The point is this: Whenever someone is in a position to be proscribing punishments in the SCA, they should consider the punishment in light of these lenses.  What is the goal of the sanction, and do the proposed terms best accomplish that goal or is there a better way to do it?

On its most basic levels whenever someone is sanctioned in the SCA it should be done to protect the SCA from some form of mis, mal, or nonfeasance.  The terms of the sanction should be the minimum required to protect the SCA, both so that it does not fail in its goal (and allows more damage to be done) and so that it does not go too far and restrict or remove someone more then they need to be.  The baseline should not be set to permanent revocation and denial of membership, as there is a reason why we have lesser sanctions (but nor should those not be pursued if needed).

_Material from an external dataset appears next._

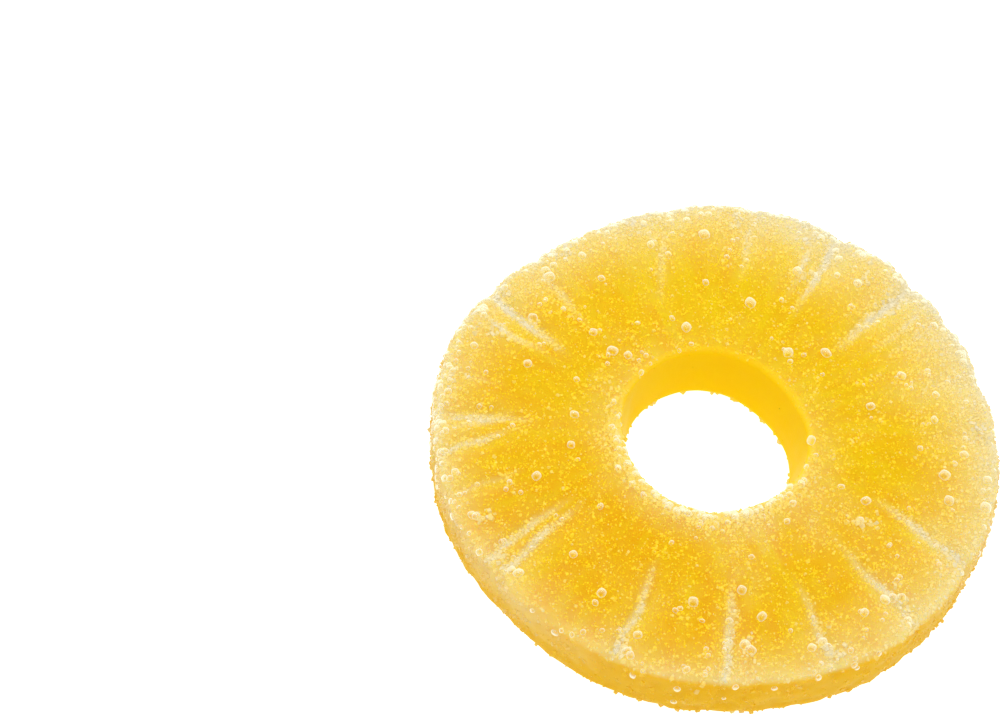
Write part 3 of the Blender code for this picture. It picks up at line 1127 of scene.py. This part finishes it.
def nearest_cells(degrees, shares):
    """The top's grid cell nearest to each place given as degrees and a share of the radius."""
    cells = []
    for at_degrees, at_share in zip(degrees, shares):
        row = int(round(at_degrees / 360 * TURNS)) % TURNS
        column = int(np.argmin(np.abs(share[row] - at_share) + 10 * (on_top[row] < 0.9)))
        cells.append(row * points.shape[1] + column)
    return np.array(cells)


edge_sugar = rise(share, 0.94, 0.04) * rise(height, 0.55, 0.4) * far_or_left + 1.1 * lip_crust
crowded = (0.1 * frost + 0.4 * clusters ** 2 + crust * (1 + 3 * (share > 0.85))) * on_top

# Random ones: how many, smallest and largest in millimetres, and where: alone on the top, on the walls, in
# seams and clusters, along the rim and the lip
SCATTERED = (
    (30, 0.6, 1.0, (0.2 + frost) * on_top * (share > 0.4)),
    (30, 0.4, 0.8, outer_wall * far_or_left),
    (300, 0.35, 0.65, crowded),
    (560, 0.45, 0.9, edge_sugar),
)
print(len(BEADS), "coarse crystals placed by hand,", sum(row[0] for row in SCATTERED), "at random")

# %% [markdown]
# All of them become one mesh.  Each sits with its middle just above the flesh, as a crystal does that has
# sunk into syrup.

# %% Setting the coarse crystals
BEAD_SEED = 201
LARGE_BEADS = (0.95, 1.25)
BEAD_LIFT = 0.05
BEAD_UNEVEN = 0.18


def make_beads():
    """Coarse crystals at the given places and at random ones, all of them standing on the flesh."""
    rng = np.random.default_rng(BEAD_SEED)
    cells = [nearest_cells(*zip(*BEADS))]
    sizes = [rng.uniform(*LARGE_BEADS, len(BEADS))]
    for count, smallest, largest, weight in SCATTERED:
        cells.append(spots(rng, count, weight)[2])
        sizes.append(rng.uniform(smallest, largest, count))
    cell, size = np.concatenate(cells), np.concatenate(sizes) * MILLIMETRE
    place = points.reshape(-1, 3)[cell]
    normal = normals.reshape(-1, 3)[cell]
    bases = standing(normal, rng)
    piece = crystals("sugar_beads", bead_corners, bead_faces, bases, rng, place, normal, size, BEAD_LIFT,
                     BEAD_UNEVEN)
    piece.data.shade_smooth()
    piece.data.materials.append(sugar_bead)
    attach(piece, "root")
    print("coarse crystals:", len(cell), "with", 2 * len(piece.data.polygons), "triangles")
    return piece


make_beads()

And if a sanction can be given that is less than permanent removal from the Society, then it should accomplish one of the other goals of punishment by teaching the person sanctioned or the rest of the SCA in addition to protecting the SCA.  Of all the things we do the considerations around sanctions should be among the most carefully considered, to ensure their effect and appropriateness.  The lenses of punishment from criminal law are one way to be educated about the underlying goals of sanctions, and to keep them in mind.

One thought on “Theories of Punishment”

  1. Dear Matthew,

    Nicely written. A suggestion (although I have no idea how hard this would be to accomplish) and is largely based on my: a) laziness; b) lack of legal education; c) innate curiosity – how about a hyperlink for terms like lex talionis. I had to copy and paste it into google in a separate window.